Hi everyone, I took my cat to the emergency vet the evening of May 12th for a diagnosis of Pancreatitis. He is 8 years old and has not needed to go to a vet since nurtured at 5 months old. It started with noticing bright yellow diarrhea and I thought maybe it was from too many evening wet treats I was giving my cats. They also have all-day access to dry food. I monitored him for the next 3 days in which he acted fine and on the evening of the 3rd day, he started to vomit and couldn't stop so I took him in to the vet. They ran all the tests and determined it is Pancreatitis. I was given Cerenia for the nausea and 7 days of Metronidazole in syringes twice a day, 12 hours apart in which the last dose was given the evening of May 19. My cat is acting just fine and not vomiting but I am still concerned about his fecal matter. It is browner but still soft and still has some diarrhea smell to it. I spent 7 days transitioning from Blue Buffalo (which the vet said she sees more cats come in with digestive issues eating that food) to Chicken Soup for the Soul Weight and Mature Care which claims to be better for digestion. I have not given him any wet treats yet for fear of adding too much change to his stomach at once until adjusted to the new dry food. He is also drinking plenty of water out of the kitchen sink daily like he always has. Can anyone shed some light on where my cat's healing is from here based on his fecal matter and if you have experienced a similar situation what you did about it? The vet told me if his issue continues then he will need an ultrasound. I will do that if necessary but I would like to know if his body just needs more time to heal before jumping the gun on further tests.


----------



## StanAndAlf (May 16, 2021)

That's a tricky situation... hope he's ok. 

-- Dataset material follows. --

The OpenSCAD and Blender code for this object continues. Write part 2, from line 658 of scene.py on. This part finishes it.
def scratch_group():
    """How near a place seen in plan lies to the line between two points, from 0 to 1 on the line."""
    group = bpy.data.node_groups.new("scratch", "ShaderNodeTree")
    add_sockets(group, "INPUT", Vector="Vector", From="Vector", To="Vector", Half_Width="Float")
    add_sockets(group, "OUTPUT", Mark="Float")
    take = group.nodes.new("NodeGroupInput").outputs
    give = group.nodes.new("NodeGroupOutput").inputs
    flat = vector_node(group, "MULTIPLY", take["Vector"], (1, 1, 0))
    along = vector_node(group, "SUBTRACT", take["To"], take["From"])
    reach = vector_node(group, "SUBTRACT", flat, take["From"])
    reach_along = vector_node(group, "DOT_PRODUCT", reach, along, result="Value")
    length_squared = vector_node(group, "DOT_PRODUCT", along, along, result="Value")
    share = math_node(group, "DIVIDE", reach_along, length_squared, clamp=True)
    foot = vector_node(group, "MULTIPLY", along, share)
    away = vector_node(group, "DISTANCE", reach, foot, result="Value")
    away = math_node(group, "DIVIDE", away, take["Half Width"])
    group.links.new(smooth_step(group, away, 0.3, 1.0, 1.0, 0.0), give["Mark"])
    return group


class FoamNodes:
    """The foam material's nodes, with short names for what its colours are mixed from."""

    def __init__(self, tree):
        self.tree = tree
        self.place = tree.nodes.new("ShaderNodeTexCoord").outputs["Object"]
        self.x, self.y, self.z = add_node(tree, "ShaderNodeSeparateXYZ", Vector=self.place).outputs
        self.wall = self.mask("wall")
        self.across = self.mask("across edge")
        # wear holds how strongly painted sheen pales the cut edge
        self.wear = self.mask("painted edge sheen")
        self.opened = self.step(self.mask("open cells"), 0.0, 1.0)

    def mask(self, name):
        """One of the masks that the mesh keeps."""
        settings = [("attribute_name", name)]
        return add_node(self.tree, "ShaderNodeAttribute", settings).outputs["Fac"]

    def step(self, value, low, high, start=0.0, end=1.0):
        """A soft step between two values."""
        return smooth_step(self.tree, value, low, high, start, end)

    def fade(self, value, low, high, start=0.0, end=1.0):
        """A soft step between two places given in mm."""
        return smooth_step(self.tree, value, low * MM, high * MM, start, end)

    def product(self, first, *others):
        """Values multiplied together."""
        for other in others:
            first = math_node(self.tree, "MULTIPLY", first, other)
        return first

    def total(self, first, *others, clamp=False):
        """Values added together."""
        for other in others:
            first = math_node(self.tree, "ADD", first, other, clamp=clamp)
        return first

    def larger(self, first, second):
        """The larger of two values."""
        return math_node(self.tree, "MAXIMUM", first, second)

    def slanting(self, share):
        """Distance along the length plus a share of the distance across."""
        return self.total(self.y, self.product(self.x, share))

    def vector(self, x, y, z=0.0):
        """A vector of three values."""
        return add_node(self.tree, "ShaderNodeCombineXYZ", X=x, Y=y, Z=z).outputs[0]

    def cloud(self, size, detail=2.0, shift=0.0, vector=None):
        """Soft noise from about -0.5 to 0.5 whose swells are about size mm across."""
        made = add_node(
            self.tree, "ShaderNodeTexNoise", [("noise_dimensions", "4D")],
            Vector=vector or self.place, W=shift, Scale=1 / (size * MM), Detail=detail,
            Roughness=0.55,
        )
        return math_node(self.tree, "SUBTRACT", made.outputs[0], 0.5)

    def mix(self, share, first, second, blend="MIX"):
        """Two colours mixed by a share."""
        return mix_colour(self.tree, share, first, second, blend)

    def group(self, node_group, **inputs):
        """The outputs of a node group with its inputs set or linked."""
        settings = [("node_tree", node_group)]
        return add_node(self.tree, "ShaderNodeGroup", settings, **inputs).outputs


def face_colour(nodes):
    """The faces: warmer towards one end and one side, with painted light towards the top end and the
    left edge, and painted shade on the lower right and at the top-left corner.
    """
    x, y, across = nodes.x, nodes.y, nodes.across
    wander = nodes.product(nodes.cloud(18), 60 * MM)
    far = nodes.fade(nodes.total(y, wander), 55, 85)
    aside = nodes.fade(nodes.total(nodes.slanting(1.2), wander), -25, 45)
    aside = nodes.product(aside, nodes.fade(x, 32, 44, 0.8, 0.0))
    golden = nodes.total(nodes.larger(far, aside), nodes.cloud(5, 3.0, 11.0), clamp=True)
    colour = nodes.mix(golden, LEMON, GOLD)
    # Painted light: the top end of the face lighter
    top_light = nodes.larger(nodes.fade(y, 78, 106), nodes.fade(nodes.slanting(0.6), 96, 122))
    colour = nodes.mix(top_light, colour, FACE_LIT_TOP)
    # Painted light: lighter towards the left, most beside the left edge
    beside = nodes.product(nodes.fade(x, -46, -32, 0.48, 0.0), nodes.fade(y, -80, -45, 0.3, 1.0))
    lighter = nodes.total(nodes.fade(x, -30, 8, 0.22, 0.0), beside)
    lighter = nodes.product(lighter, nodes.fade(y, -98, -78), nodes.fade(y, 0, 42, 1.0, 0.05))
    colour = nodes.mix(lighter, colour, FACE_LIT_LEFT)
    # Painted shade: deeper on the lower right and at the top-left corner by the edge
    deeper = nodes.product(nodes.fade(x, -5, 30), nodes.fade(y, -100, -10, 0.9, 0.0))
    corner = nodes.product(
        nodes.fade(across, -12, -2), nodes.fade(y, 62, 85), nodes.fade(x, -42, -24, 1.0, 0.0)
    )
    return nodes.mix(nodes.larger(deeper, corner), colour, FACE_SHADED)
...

So if I'm understanding correctly, he has been off medication for nearly a week. And its been 7 days since you changed his food? So two weeks since he was diagnosed? 

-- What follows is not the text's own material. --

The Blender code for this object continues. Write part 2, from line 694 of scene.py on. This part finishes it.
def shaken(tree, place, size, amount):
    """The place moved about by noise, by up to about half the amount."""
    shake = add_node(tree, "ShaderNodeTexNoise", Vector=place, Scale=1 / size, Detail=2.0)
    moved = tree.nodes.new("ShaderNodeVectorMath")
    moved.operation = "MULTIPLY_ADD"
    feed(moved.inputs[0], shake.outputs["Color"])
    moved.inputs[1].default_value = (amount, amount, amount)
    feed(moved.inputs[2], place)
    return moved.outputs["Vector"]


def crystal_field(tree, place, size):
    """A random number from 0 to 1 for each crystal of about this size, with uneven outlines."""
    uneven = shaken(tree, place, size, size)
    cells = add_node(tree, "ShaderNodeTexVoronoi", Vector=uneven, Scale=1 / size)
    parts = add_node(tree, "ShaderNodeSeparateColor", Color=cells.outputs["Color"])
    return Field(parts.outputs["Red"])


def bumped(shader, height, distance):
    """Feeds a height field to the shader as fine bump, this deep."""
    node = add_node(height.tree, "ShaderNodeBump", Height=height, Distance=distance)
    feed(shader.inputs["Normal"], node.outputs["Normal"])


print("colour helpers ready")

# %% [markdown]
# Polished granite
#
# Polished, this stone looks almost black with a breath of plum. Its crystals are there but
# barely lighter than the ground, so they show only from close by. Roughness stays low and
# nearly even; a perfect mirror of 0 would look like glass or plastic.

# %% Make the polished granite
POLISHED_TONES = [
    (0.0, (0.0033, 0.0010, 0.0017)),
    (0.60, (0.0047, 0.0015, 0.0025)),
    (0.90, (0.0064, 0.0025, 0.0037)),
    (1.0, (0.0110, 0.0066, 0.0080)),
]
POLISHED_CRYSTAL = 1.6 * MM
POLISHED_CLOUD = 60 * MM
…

It sounds like his fecal matter is improving, and though I'm glad you followed your vet's advice it is possible the change in food could be prolonging his fecal issues. It's completely up to you, and I'm sure others would say different, but as long as he isn't vomiting and is still acting bright and alert, I wouldn't worry too much yet. If it still hasn't cleared or improved much in the next week, then I would take him in. 

Are you able to give your clinic a call? They may be able to give you some advice over the phone about whether you should still be concerned. Some boiled chicken if he'll eat it might help settle his tummy too. Best of luck!


----------



## Michele11969 (May 24, 2021)

Thanks so much for the reply. I actually called and luckily got into a regular vet today because his diarrhea was becoming runnier again. He said the Metronidazole was only to help with the symptoms of diarrhea but was not helping the pancreas itself so he gave me a steroid called Prednisolone to help with the inflammation. He did provide more Metronidazole as well to keep helping with diarrhea since the first batch did start to help. The vet said changing his food was not the issue but that the pancreas needs a little more help in this situation than the first treatment route the emergency vet tried. He also prescribed Hills Prescription Diet Gastrointestinal Biome, Digestive/Fiber Care kibble cat food. He said to go ahead and change out the food immediately with no transition needed and that all 4 cats can eat it since it's impossible to feed them separately (unless locked in separate rooms). Hopefully, this will do the trick and get his fecal matter back to normal which is the main goal. He said if this works out, we will discuss his future diet then that doesn't require a prescription. Hope my posts makes sense. I have been so stressed over this and I am exhausted right now and can hardly think straight. I hope more people posts their experiences with feline Pancreatitis to help educate others. This has definitely been a new and unexpected experience for me.


----------